## Begin
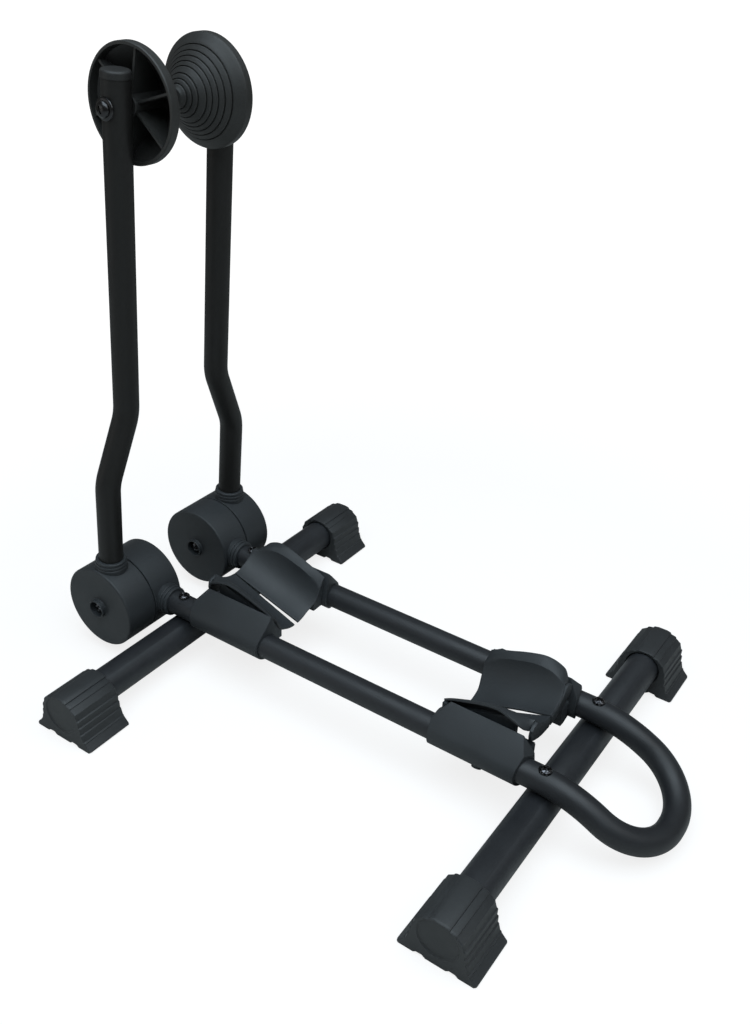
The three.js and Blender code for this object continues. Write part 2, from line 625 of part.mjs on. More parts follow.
function sleeve(lowCut, highCut) {
  const half = TRAY_LENGTH / 2;
  const body = solid(slabYZ(sleeveSection(), -half, half));
  const inner = LEG_Y - SLEEVE_RADIUS - OVERSHOOT;
  const outer = LEG_Y + SLEEVE_RADIUS + OVERSHOOT;
  const plan = outline([[-half - 1, inner], [half + 1, inner], [half, LEG_Y - ROOF_INWARD],
    [half - HIGH_END_INSET, outer], [-half + LOW_END_INSET, outer], [-half, LEG_Y - ROOF_INWARD]]);
  const low = -SLEEVE_RADIUS - OVERSHOOT;
  const top = ROOF_UP + OVERSHOOT;
  const side = outline([[-half - 1, low], [half + 1, low], [half + 1, ROOF_CORNER_Z], [half - highCut, top],
    [-half + lowCut, top], [-half - 1, ROOF_CORNER_Z]]);
  return body
    .intersect(solid(slabXY(plan, low, top)))
    .intersect(solid(slabXZ(side, 0, outer)));
}

// Turns a body built along X up the trough's slope and lifts it to the trough's bottom line.
function upSlope(geometry) {
  return solid(geometry.rotateY(-TROUGH_SLOPE).translate(0, 0, TROUGH_ABOVE_LEG));
}

function arcPoints(radius, fromY, toY, steps) {
  const from = Math.asin(fromY / radius);
  const to = Math.asin(toY / radius);
  return Array.from({ length: steps + 1 }, (_, i) => {
    const turn = from + ((to - from) * i) / steps;
    return [radius * Math.sin(turn), TROUGH_RADIUS - radius * Math.cos(turn)];
  });
}

function wingSection() {
  const bandY = TROUGH_RADIUS - 0.9;
  const outerRadius = TROUGH_RADIUS + TROUGH_WALL;
  return outline([
    ...arcPoints(TROUGH_RADIUS, TRAY_SLIT / 2, bandY, TROUGH_STEPS),
    [WING_RIDGE_Y - 0.6, WING_HEIGHT], [WING_RIDGE_Y, WING_HEIGHT - 0.8], [WING_RIDGE_Y - 0.6, WING_HEIGHT - 3],
    ...arcPoints(outerRadius, TRAY_SLIT / 2, outerRadius - 0.9, TROUGH_STEPS).reverse(),
  ]);
}

// Height of a line parallel to the trough's bottom at x, raised square to the slope.
function slopeLine(x, raise) {
  return TROUGH_ABOVE_LEG + x * Math.tan(TROUGH_SLOPE) + raise / Math.cos(TROUGH_SLOPE);
}

// Side view limits of the wing: a small round at the low end and a large one at the high end.
function wingLimits() {
  const end = TROUGH_HALF_LENGTH;
  const floor = slopeLine(-end, -TROUGH_WALL) - 10;
  const shape = new THREE.Shape();
  shape.moveTo(-end, floor);
  shape.lineTo(end, floor);
  shape.lineTo(end, slopeLine(end, 2));
  const foot = end - HIGH_EDGE_LEAN;
  const crown = foot - 2;
  const start = end - HIGH_ROUND;
  const clear = WING_HEIGHT + 0.5;
  shape.lineTo(foot, slopeLine(foot, WING_HEIGHT / 5));
  shape.quadraticCurveTo(crown, slopeLine(crown, WING_HEIGHT * 0.8), start, slopeLine(start, clear));
  shape.lineTo(-end + LOW_ROUND, slopeLine(-end + LOW_ROUND, clear));
  shape.quadraticCurveTo(-end, slopeLine(-end, WING_HEIGHT), -end, slopeLine(-end, WING_HEIGHT - LOW_ROUND));
  return shape;
}

function trayWeb() {
  const end = TROUGH_HALF_LENGTH;
  const under = outline([[WEB_INNER_Y, -40], [WEB_OUTER_Y, -40], [WEB_OUTER_Y, 24], [WEB_INNER_Y, 24]]);
  const trough = bar('x', TROUGH_RADIUS + 0.5, -2 * end, 2 * end, 4 * TROUGH_STEPS).translate(0, 0, TROUGH_RADIUS);
  const reach = TRAY_LENGTH;
  const web = upSlope(slabYZ(under, -reach, reach))
    .subtract(upSlope(trough))
    .intersect(solid(block(-end, WEB_HIGH_END, 0, LEG_Y, WEB_FOOT_Z, ROOF_UP + 20)));
  const inSleeve = LEG_Y - SLEEVE_RADIUS / 2;
  const face = WEB_OUTER_Y - 2;
  const bridge = solid(block(-end, WEB_HIGH_END, face, inSleeve, WEB_FOOT_Z, WEB_BRIDGE_TOP));
  const lowBridge = solid(block(-end, end, WEB_INNER_Y, inSleeve, WEB_FOOT_Z, WEB_LOW_TOP));
  const endWall = solid(block(-end, -end + 4, face, LEG_Y - ROOF_INWARD, WEB_FOOT_Z, ROOF_UP - 3));
  return web.add(bridge).add(lowBridge).add(endWall);
}

// Arched flange across the underside of the trough's high end.
function traySkirt() {
  const skirt = outline([
    ...arcPoints(TROUGH_RADIUS + 1, TRAY_SLIT / 2, SKIRT_OUTER_Y, TROUGH_STEPS),
    ...arcPoints(TROUGH_RADIUS + TROUGH_WALL + SKIRT_DEPTH, TRAY_SLIT / 2, SKIRT_OUTER_Y, TROUGH_STEPS).reverse(),
  ]);
  const end = TROUGH_HALF_LENGTH;
  const limits = block(end - SKIRT_THICKNESS, end, 0, LEG_Y, -LEG_Y, LEG_Y);
  return upSlope(slabYZ(skirt, -2 * end, 2 * end)).intersect(solid(limits));
}

// Tool or screw placed on the clamp screw's line, which points at the leg axis.
function onClampLine(geometry) {
  return geometry.rotateX(CLAMP_TILT).translate(CLAMP_FROM_CENTRE, LEG_Y, 0);
}

function trayHalf(lowCut, highCut) {
  const wing = upSlope(slabYZ(wingSection(), -TRAY_LENGTH, TRAY_LENGTH))
    .intersect(solid(slabXZ(wingLimits(), 0, WING_RIDGE_Y + OVERSHOOT)));
  const half = TRAY_LENGTH / 2 + OVERSHOOT;
  const legBore = bar('x', TUBE_RADIUS + SEAT_GAP, -half - OVERSHOOT, half + OVERSHOOT).translate(0, LEG_Y, 0);
  const pocket = bar('z', CLAMP_HEAD_RADIUS + 0.8, CLAMP_HEAD_START - SEAT_GAP, CLAMP_HEAD_START + 6, SMALL_SIDES);
  const clampHole = bar('z', CLAMP_RADIUS + SEAT_GAP, TUBE_RADIUS - 1, CLAMP_HEAD_START + 1, SMALL_SIDES);
  return geometryOf(
    sleeve(lowCut, highCut)
      .add(trayWeb())
      .add(wing)
      .add(traySkirt())
      .subtract(solid(legBore))
      .subtract(solid(onClampLine(pocket)))
      .subtract(solid(onClampLine(clampHole))),
  );
}

function clampScrew() {
  const length = CLAMP_HEAD_START - TUBE_RADIUS - SEAT_GAP;
  const geometry = headedScrew(CLAMP_RADIUS, CLAMP_HEAD_RADIUS, CLAMP_HEAD_HEIGHT, length, false);
  geometry.rotateX(-Math.PI / 2).translate(0, 0, CLAMP_HEAD_START);
  return onClampLine(geometry);
}

// ---------------------------------------------------------------- assembly
const rack = new THREE.Group();
rack.name = 'bike_rack';

// The origin is on the floor in the middle of the rack's length and width.
const REAR_END = -DRUM_BEHIND_CROSS - DRUM_RADIUS;
const LOOP_REACH = DROP_RADIUS * Math.sin(DROP_ANGLE) + (DROP_STRAIGHT + LOOP_RADIUS) * Math.cos(DROP_ANGLE);
const FRONT_END = CROSS_SPACING - BEND_BEFORE_CROSS + LOOP_REACH + TUBE_RADIUS;
const frame = new THREE.Group();
frame.position.x = -(REAR_END + FRONT_END) / 2;
rack.add(frame);

function addPiece(parent, name, geometry, material, x = 0, y = 0, z = 0) {
  const mesh = new THREE.Mesh(geometry, material());
  mesh.name = name;
  mesh.position.set(x, y, z);
  parent.add(mesh);
  return mesh;
}

const SIDES = [['left', -1], ['right', 1]];
const ENDS = [['rear', 0], ['front', CROSS_SPACING]];

addPiece(frame, 'hoop_frame', hoopFrame(), coatedTube);

const footShape = foot();
const frameScrewLength = 2 * TUBE_RADIUS + CROSS_WALL + SCREW_TIP_INSIDE;
const frameScrew = headedScrew(SCREW_RADIUS, SCREW_HEAD_RADIUS, SCREW_HEAD_HEIGHT, frameScrewLength, true);
frameScrew.rotateX(-Math.PI / 2);
for (const [end, x] of ENDS) {
  addPiece(frame, `${end}_cross_tube`, crossTube(x), coatedTube, x);
  for (const [side, sign] of SIDES) {
    addPiece(frame, `${end}_${side}_foot`, reflected(footShape, 1, sign), softRubber, x);
    const screwZ = LEG_HEIGHT + TUBE_RADIUS + SEAT_GAP;
    addPiece(frame, `${end}_${side}_frame_screw`, frameScrew.clone(), blackScrew, x, sign * LEG_Y, screwZ);
  }
}

const innerHalf = drumInnerHalf();
const outerHalf = drumOuterHalf();
const disc = frictionDisc();
const pocketFloor = DRUM_INNER_Y - BOSS_HEIGHT + BOSS_POCKET_DEPTH;
const pocketRoof = DRUM_FACE_Y + BOSS_HEIGHT - BOSS_POCKET_DEPTH;
const hingeLength = pocketRoof - pocketFloor + 2 * SEAT_GAP + NUT_HEIGHT + 0.4;
const hingeBolt = headedScrew(BOLT_RADIUS, BOLT_HEAD_RADIUS, BOLT_HEAD_HEIGHT, hingeLength, true);
const hingeNut = nut(BOLT_RADIUS + SEAT_GAP);
const coneBoltHead = ARM_HIGH_Y + TUBE_RADIUS + WASHER_THICKNESS + 2 * SEAT_GAP;
const coneNutY = CONE_BACK_Y - CONE_BOSS_LENGTH - SEAT_GAP - NUT_HEIGHT;
const coneBoltLength = coneBoltHead - coneNutY + 0.8;
const coneBolt = headedScrew(BOLT_RADIUS, BOLT_HEAD_RADIUS, BOLT_HEAD_HEIGHT + 0.6, coneBoltLength, false);
const armTube = arm();
const cap = armCap();
const coneShape = cone();
const washerShape = washer();
const boltUp = ARM_LENGTH - CONE_BELOW_TOP;
for (const [side, sign] of SIDES) {
  const drum = new THREE.Group();
  drum.position.set(-DRUM_BEHIND_CROSS, 0, LEG_HEIGHT);
  frame.add(drum);
  addPiece(drum, `${side}_drum_inner_half`, reflected(innerHalf, 1, sign), mouldedPlastic);
  addPiece(drum, `${side}_friction_disc`, reflected(disc, 1, sign), frictionPad);
  // Both hinge bolts have their heads towards -Y and their nuts towards +Y.
  const headSeat = (sign > 0 ? pocketFloor : -pocketRoof) - SEAT_GAP;
  const nutSeat = (sign > 0 ? pocketRoof : -pocketFloor) + SEAT_GAP;
  addPiece(drum, `${side}_hinge_bolt`, hingeBolt.clone(), blackScrew, 0, headSeat);
  addPiece(drum, `${side}_hinge_nut`, hingeNut.clone(), plainSteel, 0, nutSeat);

  const arms = new THREE.Group();
  arms.rotation.y = ARM_LEAN;
  drum.add(arms);
  addPiece(arms, `${side}_drum_outer_half`, reflected(outerHalf, 1, sign), mouldedPlastic);
  addPiece(arms, `${side}_arm`, reflected(armTube, 1, sign), coatedTube);
  addPiece(arms, `${side}_arm_cap`, cap.clone(), mouldedPlastic, 0, sign * ARM_HIGH_Y, ARM_LENGTH - CAP_RIM_HEIGHT);
  const washerY = sign * (ARM_HIGH_Y + TUBE_RADIUS + SEAT_GAP);
  addPiece(arms, `${side}_cone_washer`, reflected(washerShape, 1, sign), blackScrew, 0, washerY, boltUp);
  addPiece(arms, `${side}_cone_bolt`, reflected(coneBolt, 1, -sign), blackScrew, 0, sign * coneBoltHead, boltUp);
  addPiece(arms, `${side}_cone_nut`, reflected(hingeNut, 1, sign), plainSteel, 0, sign * coneNutY, boltUp);
  addPiece(arms, `${side}_cone`, reflected(coneShape, 1, sign), softRubber, 0, 0, boltUp);
}

// The rear tray is the front one turned to face it; both have the long corner cut towards the drums.
const clamp = clampScrew();
const TRAYS = [
  ['rear', TRAY_REAR_BEFORE_CROSS, -1, trayHalf(SHORT_CORNER_CUT, LONG_CORNER_CUT)],
  ['front', CROSS_SPACING - TRAY_FRONT_BEHIND_CROSS, 1, trayHalf(LONG_CORNER_CUT, SHORT_CORNER_CUT)],
];
for (const [end, x, along, tray] of TRAYS) {
  for (const [side, sign] of SIDES) {
    addPiece(frame, `${end}_${side}_tray_half`, reflected(tray, along, sign), mouldedPlastic, x, 0, LEG_HEIGHT);
    addPiece(frame, `${end}_${side}_tray_screw`, reflected(clamp, along, sign), blackScrew, x, 0, LEG_HEIGHT);
  }
}

export default rack;
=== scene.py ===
"""Floor bike rack: looks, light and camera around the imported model."""

import math

import bpy
from mathutils import Matrix, Vector


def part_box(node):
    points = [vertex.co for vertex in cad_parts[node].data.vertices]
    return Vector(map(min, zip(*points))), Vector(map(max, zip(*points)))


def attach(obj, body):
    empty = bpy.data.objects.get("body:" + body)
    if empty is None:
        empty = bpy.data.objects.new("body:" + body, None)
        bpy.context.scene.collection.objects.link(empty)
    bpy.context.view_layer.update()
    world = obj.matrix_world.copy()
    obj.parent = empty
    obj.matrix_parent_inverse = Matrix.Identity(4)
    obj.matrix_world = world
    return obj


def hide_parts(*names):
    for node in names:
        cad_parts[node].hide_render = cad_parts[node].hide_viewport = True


bl_info = {
    "name": "Floor bike rack",
    "version": (1, 0, 0),
    "blender": (4, 5, 0),
    "location": "3D View > Sidebar > Bike rack",
    "description": "Builds the tubes, feet, hinge drums, cones, tyre trays and screws of a floor bike rack",
    "category": "Object",
}

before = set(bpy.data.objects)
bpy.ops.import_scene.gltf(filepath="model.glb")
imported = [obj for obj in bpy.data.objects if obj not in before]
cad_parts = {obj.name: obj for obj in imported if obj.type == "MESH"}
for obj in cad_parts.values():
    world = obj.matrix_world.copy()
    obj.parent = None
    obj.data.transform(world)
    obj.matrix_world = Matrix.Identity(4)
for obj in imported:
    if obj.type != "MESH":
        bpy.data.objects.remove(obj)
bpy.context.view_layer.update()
MM = 0.001
SIDES = (("left", -1), ("right", 1))
TUBE_SIDES = 56
DRUM_SIDES = 112
BORE_FIT = 0.2  # between a leg or arm tube and the bore around it, mm
CROSS_FIT = 0.25  # between a tube and the saddle or foot around it, mm
TUBE_START = 18  # tube ends in a drum, from its axis, mm
FRAME_DRILL = 2.8  # radius of the frame screws' holes, mm


def middle(node):
    low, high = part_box(node)
    return (low + high) / 2


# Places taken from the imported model.
REAR_X = middle("rear_cross_tube").x
FRONT_X = middle("front_cross_tube").x
CROSS_Z = middle("rear_left_foot").z + 0.0036  # the cross tubes' axis, above the middle of a foot
LEG_Z = middle("left_friction_disc").z
DRUM_X = middle("left_friction_disc").x
LEAN = math.radians(4.5)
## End
■ What you are asked to do
The lines to quote run from the one containing "towards the drums." to the one containing "obj.parent = empty". Quote them exactly, with both of those lines, and nothing else.

■ Task result
// The rear tray is the front one turned to face it; both have the long corner cut towards the drums.
const clamp = clampScrew();
const TRAYS = [
  ['rear', TRAY_REAR_BEFORE_CROSS, -1, trayHalf(SHORT_CORNER_CUT, LONG_CORNER_CUT)],
  ['front', CROSS_SPACING - TRAY_FRONT_BEHIND_CROSS, 1, trayHalf(LONG_CORNER_CUT, SHORT_CORNER_CUT)],
];
for (const [end, x, along, tray] of TRAYS) {
  for (const [side, sign] of SIDES) {
    addPiece(frame, `${end}_${side}_tray_half`, reflected(tray, along, sign), mouldedPlastic, x, 0, LEG_HEIGHT);
    addPiece(frame, `${end}_${side}_tray_screw`, reflected(clamp, along, sign), blackScrew, x, 0, LEG_HEIGHT);
  }
}

export default rack;
=== scene.py ===
"""Floor bike rack: looks, light and camera around the imported model."""

import math

import bpy
from mathutils import Matrix, Vector


def part_box(node):
    points = [vertex.co for vertex in cad_parts[node].data.vertices]
    return Vector(map(min, zip(*points))), Vector(map(max, zip(*points)))


def attach(obj, body):
    empty = bpy.data.objects.get("body:" + body)
    if empty is None:
        empty = bpy.data.objects.new("body:" + body, None)
        bpy.context.scene.collection.objects.link(empty)
    bpy.context.view_layer.update()
    world = obj.matrix_world.copy()
    obj.parent = empty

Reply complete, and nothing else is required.